→ Task prompt
Copy each line of the listing below exactly.
-- -- --
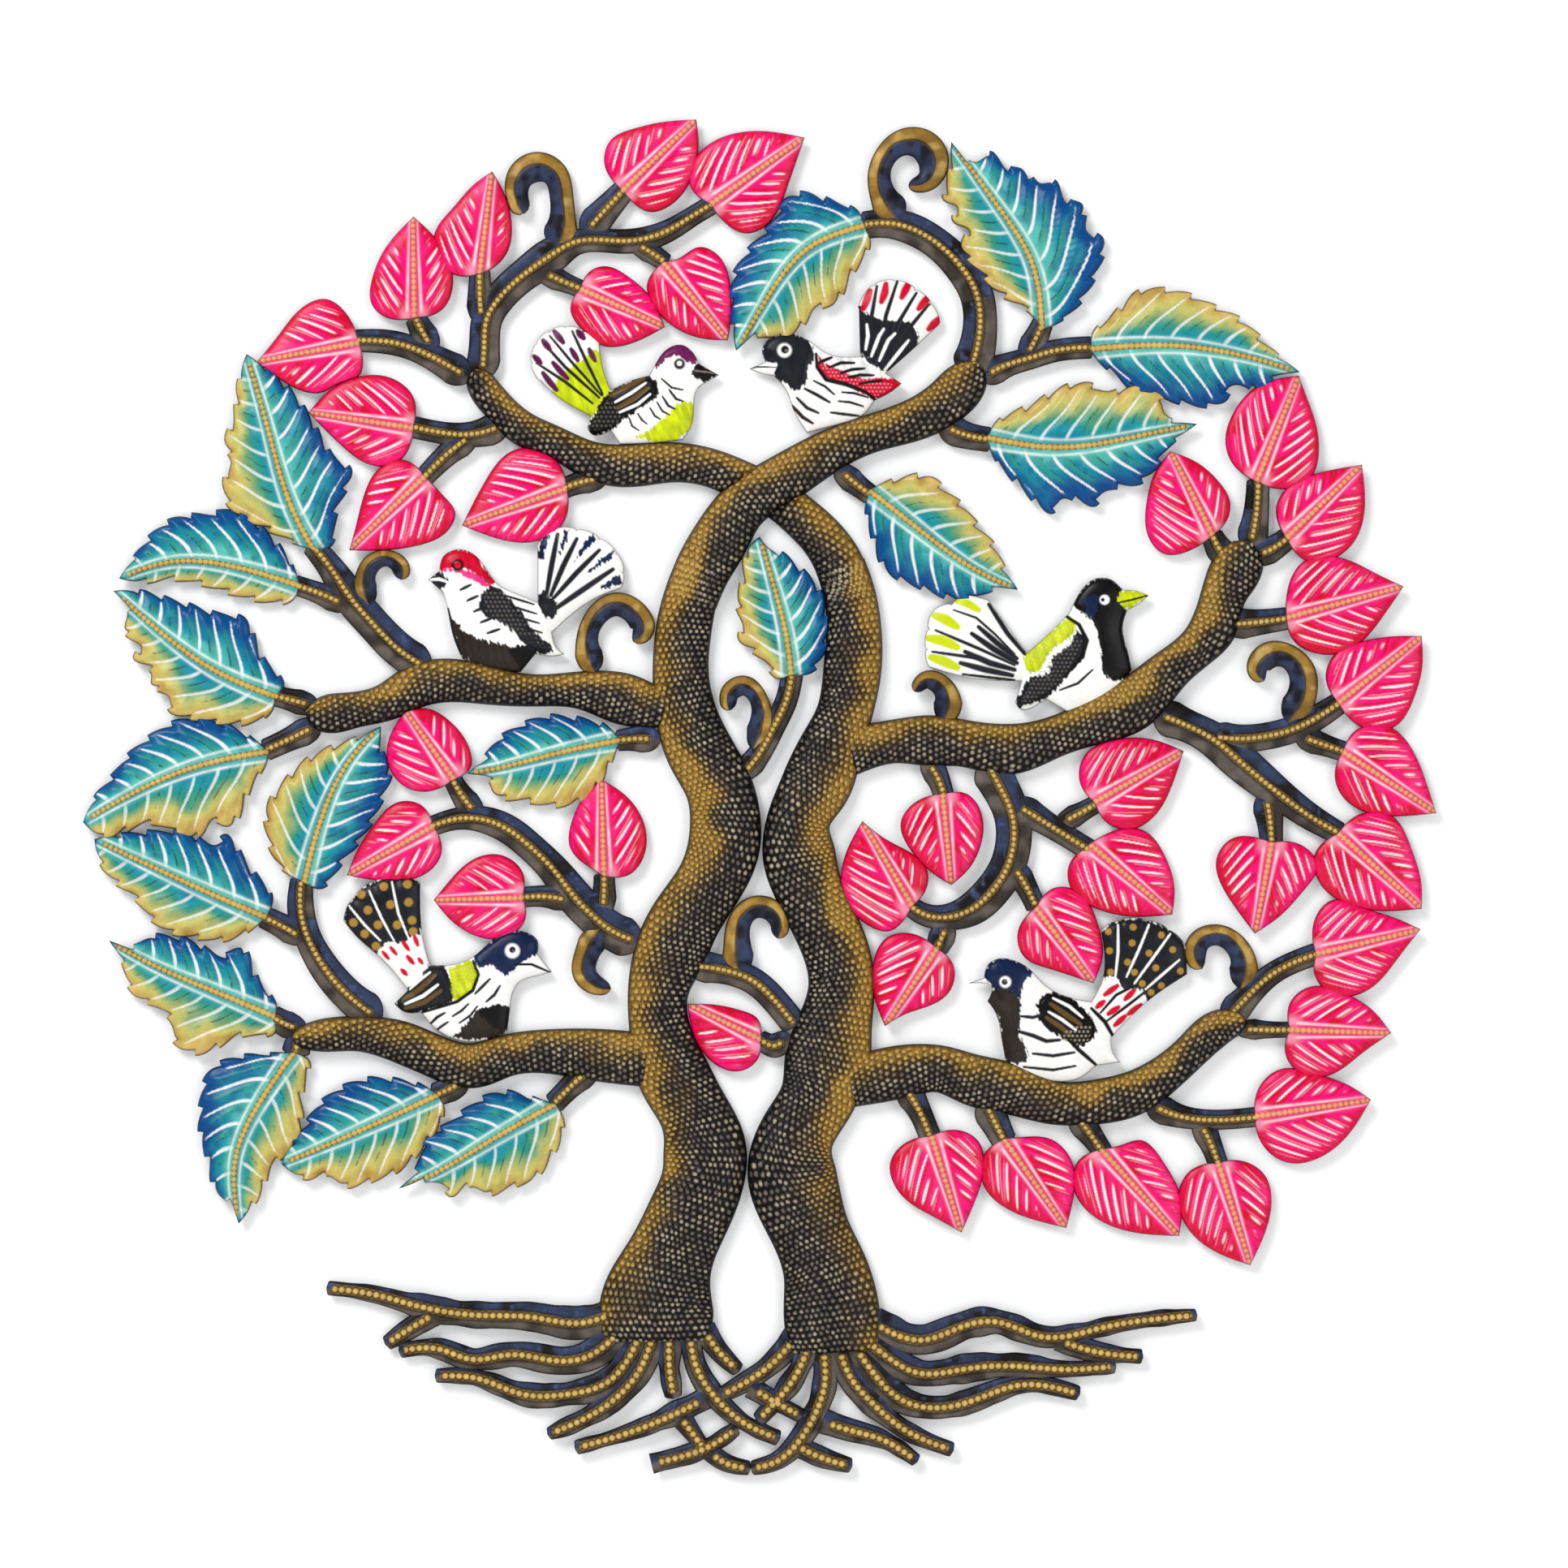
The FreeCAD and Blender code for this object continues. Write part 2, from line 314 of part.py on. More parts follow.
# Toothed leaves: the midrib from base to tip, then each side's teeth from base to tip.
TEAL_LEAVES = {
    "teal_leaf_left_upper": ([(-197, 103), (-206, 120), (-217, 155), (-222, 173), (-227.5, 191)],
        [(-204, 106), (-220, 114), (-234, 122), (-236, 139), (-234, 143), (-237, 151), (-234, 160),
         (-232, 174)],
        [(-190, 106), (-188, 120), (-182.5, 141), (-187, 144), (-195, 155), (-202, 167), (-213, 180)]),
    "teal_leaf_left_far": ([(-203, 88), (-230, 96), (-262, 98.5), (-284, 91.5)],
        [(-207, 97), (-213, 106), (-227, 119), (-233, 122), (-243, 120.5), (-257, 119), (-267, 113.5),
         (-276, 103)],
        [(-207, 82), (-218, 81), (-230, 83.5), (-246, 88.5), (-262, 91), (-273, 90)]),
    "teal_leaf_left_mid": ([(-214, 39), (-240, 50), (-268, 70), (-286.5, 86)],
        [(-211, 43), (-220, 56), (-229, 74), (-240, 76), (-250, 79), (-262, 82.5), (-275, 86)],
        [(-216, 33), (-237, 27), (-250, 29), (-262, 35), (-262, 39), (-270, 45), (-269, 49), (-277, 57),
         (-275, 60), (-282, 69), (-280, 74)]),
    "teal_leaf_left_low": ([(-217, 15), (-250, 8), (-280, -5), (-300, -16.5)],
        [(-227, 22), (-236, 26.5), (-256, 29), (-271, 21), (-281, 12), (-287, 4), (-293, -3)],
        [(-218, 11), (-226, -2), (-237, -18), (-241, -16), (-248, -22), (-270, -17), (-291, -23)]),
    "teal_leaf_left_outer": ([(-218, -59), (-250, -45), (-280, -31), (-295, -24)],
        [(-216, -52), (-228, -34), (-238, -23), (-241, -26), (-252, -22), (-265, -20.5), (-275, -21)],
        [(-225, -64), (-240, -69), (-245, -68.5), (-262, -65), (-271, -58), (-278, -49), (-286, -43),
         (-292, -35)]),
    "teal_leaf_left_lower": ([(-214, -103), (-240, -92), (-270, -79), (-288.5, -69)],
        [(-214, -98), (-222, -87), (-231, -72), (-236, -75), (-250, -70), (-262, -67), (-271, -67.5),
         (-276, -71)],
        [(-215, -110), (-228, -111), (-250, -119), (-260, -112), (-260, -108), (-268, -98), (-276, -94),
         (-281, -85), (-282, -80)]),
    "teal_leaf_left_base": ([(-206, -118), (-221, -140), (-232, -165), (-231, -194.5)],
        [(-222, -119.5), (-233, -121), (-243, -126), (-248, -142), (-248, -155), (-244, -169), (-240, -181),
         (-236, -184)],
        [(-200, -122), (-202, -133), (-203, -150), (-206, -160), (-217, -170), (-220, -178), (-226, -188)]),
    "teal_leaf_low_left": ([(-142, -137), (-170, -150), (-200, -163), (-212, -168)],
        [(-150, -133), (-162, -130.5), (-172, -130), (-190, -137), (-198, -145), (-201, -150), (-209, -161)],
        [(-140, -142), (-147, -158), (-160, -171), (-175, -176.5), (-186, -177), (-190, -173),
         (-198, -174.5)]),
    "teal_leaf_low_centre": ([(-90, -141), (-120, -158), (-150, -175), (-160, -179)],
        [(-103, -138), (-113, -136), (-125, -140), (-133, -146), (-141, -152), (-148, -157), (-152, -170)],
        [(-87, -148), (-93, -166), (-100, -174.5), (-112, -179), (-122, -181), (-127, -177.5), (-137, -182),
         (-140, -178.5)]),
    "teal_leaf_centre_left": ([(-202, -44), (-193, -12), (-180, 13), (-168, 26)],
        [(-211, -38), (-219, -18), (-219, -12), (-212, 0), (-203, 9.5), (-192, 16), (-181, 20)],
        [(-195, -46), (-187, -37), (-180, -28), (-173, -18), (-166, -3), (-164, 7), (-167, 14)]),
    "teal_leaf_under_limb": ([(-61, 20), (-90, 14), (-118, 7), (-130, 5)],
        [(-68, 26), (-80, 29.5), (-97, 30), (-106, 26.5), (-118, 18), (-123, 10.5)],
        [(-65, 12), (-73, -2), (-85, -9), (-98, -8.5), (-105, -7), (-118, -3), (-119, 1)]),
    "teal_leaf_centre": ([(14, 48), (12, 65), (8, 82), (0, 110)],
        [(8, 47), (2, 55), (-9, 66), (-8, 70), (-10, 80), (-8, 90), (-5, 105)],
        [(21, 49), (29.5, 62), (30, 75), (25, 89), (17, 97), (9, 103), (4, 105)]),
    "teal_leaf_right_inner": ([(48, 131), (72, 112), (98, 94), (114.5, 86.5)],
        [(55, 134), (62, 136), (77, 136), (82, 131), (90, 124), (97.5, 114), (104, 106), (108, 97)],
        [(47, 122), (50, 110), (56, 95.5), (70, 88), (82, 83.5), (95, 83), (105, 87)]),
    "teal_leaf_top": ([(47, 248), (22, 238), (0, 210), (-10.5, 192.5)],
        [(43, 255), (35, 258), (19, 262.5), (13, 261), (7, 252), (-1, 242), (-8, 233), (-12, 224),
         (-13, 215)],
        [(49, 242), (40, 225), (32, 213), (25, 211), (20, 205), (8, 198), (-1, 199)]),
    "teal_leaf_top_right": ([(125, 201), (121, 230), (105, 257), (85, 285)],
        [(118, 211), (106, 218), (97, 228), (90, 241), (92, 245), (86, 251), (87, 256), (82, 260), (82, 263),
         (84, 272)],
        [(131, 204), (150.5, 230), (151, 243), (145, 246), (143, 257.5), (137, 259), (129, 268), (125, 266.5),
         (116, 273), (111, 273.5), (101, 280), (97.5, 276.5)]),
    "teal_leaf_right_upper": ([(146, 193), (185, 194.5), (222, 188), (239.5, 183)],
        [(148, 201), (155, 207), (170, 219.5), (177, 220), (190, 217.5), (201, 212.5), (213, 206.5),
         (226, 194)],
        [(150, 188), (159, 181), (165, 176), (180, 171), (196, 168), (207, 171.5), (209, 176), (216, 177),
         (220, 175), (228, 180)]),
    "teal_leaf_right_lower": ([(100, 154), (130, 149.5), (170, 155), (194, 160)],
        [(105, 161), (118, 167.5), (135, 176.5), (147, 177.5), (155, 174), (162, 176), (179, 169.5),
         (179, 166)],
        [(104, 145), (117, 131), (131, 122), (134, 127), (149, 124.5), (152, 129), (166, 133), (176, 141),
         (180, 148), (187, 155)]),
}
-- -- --
→ Exercise output
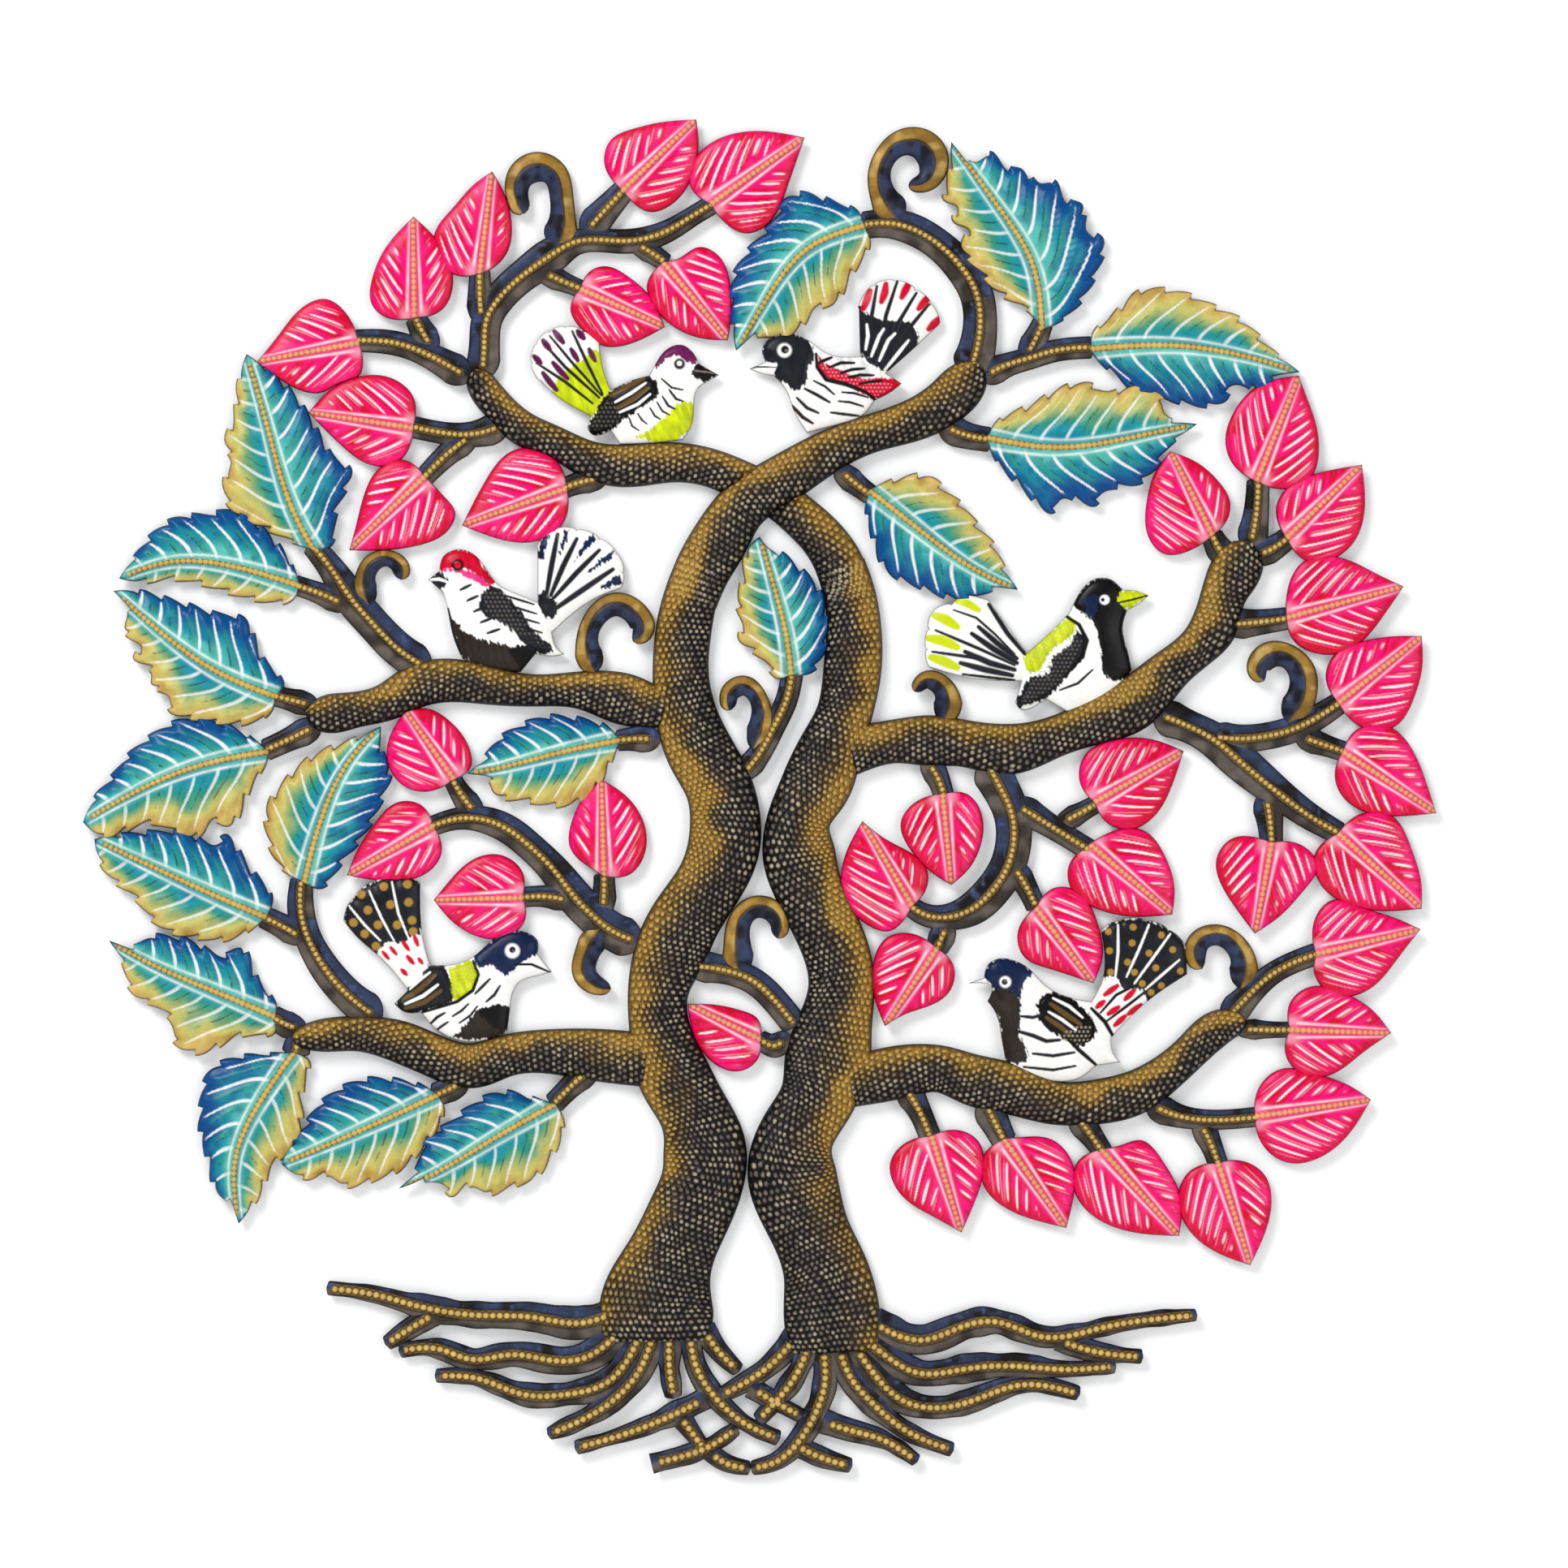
The FreeCAD and Blender code for this object continues. Write part 2, from line 314 of part.py on. More parts follow.
# Toothed leaves: the midrib from base to tip, then each side's teeth from base to tip.
TEAL_LEAVES = {
    "teal_leaf_left_upper": ([(-197, 103), (-206, 120), (-217, 155), (-222, 173), (-227.5, 191)],
        [(-204, 106), (-220, 114), (-234, 122), (-236, 139), (-234, 143), (-237, 151), (-234, 160),
         (-232, 174)],
        [(-190, 106), (-188, 120), (-182.5, 141), (-187, 144), (-195, 155), (-202, 167), (-213, 180)]),
    "teal_leaf_left_far": ([(-203, 88), (-230, 96), (-262, 98.5), (-284, 91.5)],
        [(-207, 97), (-213, 106), (-227, 119), (-233, 122), (-243, 120.5), (-257, 119), (-267, 113.5),
         (-276, 103)],
        [(-207, 82), (-218, 81), (-230, 83.5), (-246, 88.5), (-262, 91), (-273, 90)]),
    "teal_leaf_left_mid": ([(-214, 39), (-240, 50), (-268, 70), (-286.5, 86)],
        [(-211, 43), (-220, 56), (-229, 74), (-240, 76), (-250, 79), (-262, 82.5), (-275, 86)],
        [(-216, 33), (-237, 27), (-250, 29), (-262, 35), (-262, 39), (-270, 45), (-269, 49), (-277, 57),
         (-275, 60), (-282, 69), (-280, 74)]),
    "teal_leaf_left_low": ([(-217, 15), (-250, 8), (-280, -5), (-300, -16.5)],
        [(-227, 22), (-236, 26.5), (-256, 29), (-271, 21), (-281, 12), (-287, 4), (-293, -3)],
        [(-218, 11), (-226, -2), (-237, -18), (-241, -16), (-248, -22), (-270, -17), (-291, -23)]),
    "teal_leaf_left_outer": ([(-218, -59), (-250, -45), (-280, -31), (-295, -24)],
        [(-216, -52), (-228, -34), (-238, -23), (-241, -26), (-252, -22), (-265, -20.5), (-275, -21)],
        [(-225, -64), (-240, -69), (-245, -68.5), (-262, -65), (-271, -58), (-278, -49), (-286, -43),
         (-292, -35)]),
    "teal_leaf_left_lower": ([(-214, -103), (-240, -92), (-270, -79), (-288.5, -69)],
        [(-214, -98), (-222, -87), (-231, -72), (-236, -75), (-250, -70), (-262, -67), (-271, -67.5),
         (-276, -71)],
        [(-215, -110), (-228, -111), (-250, -119), (-260, -112), (-260, -108), (-268, -98), (-276, -94),
         (-281, -85), (-282, -80)]),
    "teal_leaf_left_base": ([(-206, -118), (-221, -140), (-232, -165), (-231, -194.5)],
        [(-222, -119.5), (-233, -121), (-243, -126), (-248, -142), (-248, -155), (-244, -169), (-240, -181),
         (-236, -184)],
        [(-200, -122), (-202, -133), (-203, -150), (-206, -160), (-217, -170), (-220, -178), (-226, -188)]),
    "teal_leaf_low_left": ([(-142, -137), (-170, -150), (-200, -163), (-212, -168)],
        [(-150, -133), (-162, -130.5), (-172, -130), (-190, -137), (-198, -145), (-201, -150), (-209, -161)],
        [(-140, -142), (-147, -158), (-160, -171), (-175, -176.5), (-186, -177), (-190, -173),
         (-198, -174.5)]),
    "teal_leaf_low_centre": ([(-90, -141), (-120, -158), (-150, -175), (-160, -179)],
        [(-103, -138), (-113, -136), (-125, -140), (-133, -146), (-141, -152), (-148, -157), (-152, -170)],
        [(-87, -148), (-93, -166), (-100, -174.5), (-112, -179), (-122, -181), (-127, -177.5), (-137, -182),
         (-140, -178.5)]),
    "teal_leaf_centre_left": ([(-202, -44), (-193, -12), (-180, 13), (-168, 26)],
        [(-211, -38), (-219, -18), (-219, -12), (-212, 0), (-203, 9.5), (-192, 16), (-181, 20)],
        [(-195, -46), (-187, -37), (-180, -28), (-173, -18), (-166, -3), (-164, 7), (-167, 14)]),
    "teal_leaf_under_limb": ([(-61, 20), (-90, 14), (-118, 7), (-130, 5)],
        [(-68, 26), (-80, 29.5), (-97, 30), (-106, 26.5), (-118, 18), (-123, 10.5)],
        [(-65, 12), (-73, -2), (-85, -9), (-98, -8.5), (-105, -7), (-118, -3), (-119, 1)]),
    "teal_leaf_centre": ([(14, 48), (12, 65), (8, 82), (0, 110)],
        [(8, 47), (2, 55), (-9, 66), (-8, 70), (-10, 80), (-8, 90), (-5, 105)],
        [(21, 49), (29.5, 62), (30, 75), (25, 89), (17, 97), (9, 103), (4, 105)]),
    "teal_leaf_right_inner": ([(48, 131), (72, 112), (98, 94), (114.5, 86.5)],
        [(55, 134), (62, 136), (77, 136), (82, 131), (90, 124), (97.5, 114), (104, 106), (108, 97)],
        [(47, 122), (50, 110), (56, 95.5), (70, 88), (82, 83.5), (95, 83), (105, 87)]),
    "teal_leaf_top": ([(47, 248), (22, 238), (0, 210), (-10.5, 192.5)],
        [(43, 255), (35, 258), (19, 262.5), (13, 261), (7, 252), (-1, 242), (-8, 233), (-12, 224),
         (-13, 215)],
        [(49, 242), (40, 225), (32, 213), (25, 211), (20, 205), (8, 198), (-1, 199)]),
    "teal_leaf_top_right": ([(125, 201), (121, 230), (105, 257), (85, 285)],
        [(118, 211), (106, 218), (97, 228), (90, 241), (92, 245), (86, 251), (87, 256), (82, 260), (82, 263),
         (84, 272)],
        [(131, 204), (150.5, 230), (151, 243), (145, 246), (143, 257.5), (137, 259), (129, 268), (125, 266.5),
         (116, 273), (111, 273.5), (101, 280), (97.5, 276.5)]),
    "teal_leaf_right_upper": ([(146, 193), (185, 194.5), (222, 188), (239.5, 183)],
        [(148, 201), (155, 207), (170, 219.5), (177, 220), (190, 217.5), (201, 212.5), (213, 206.5),
         (226, 194)],
        [(150, 188), (159, 181), (165, 176), (180, 171), (196, 168), (207, 171.5), (209, 176), (216, 177),
         (220, 175), (228, 180)]),
    "teal_leaf_right_lower": ([(100, 154), (130, 149.5), (170, 155), (194, 160)],
        [(105, 161), (118, 167.5), (135, 176.5), (147, 177.5), (155, 174), (162, 176), (179, 169.5),
         (179, 166)],
        [(104, 145), (117, 131), (131, 122), (134, 127), (149, 124.5), (152, 129), (166, 133), (176, 141),
         (180, 148), (187, 155)]),
}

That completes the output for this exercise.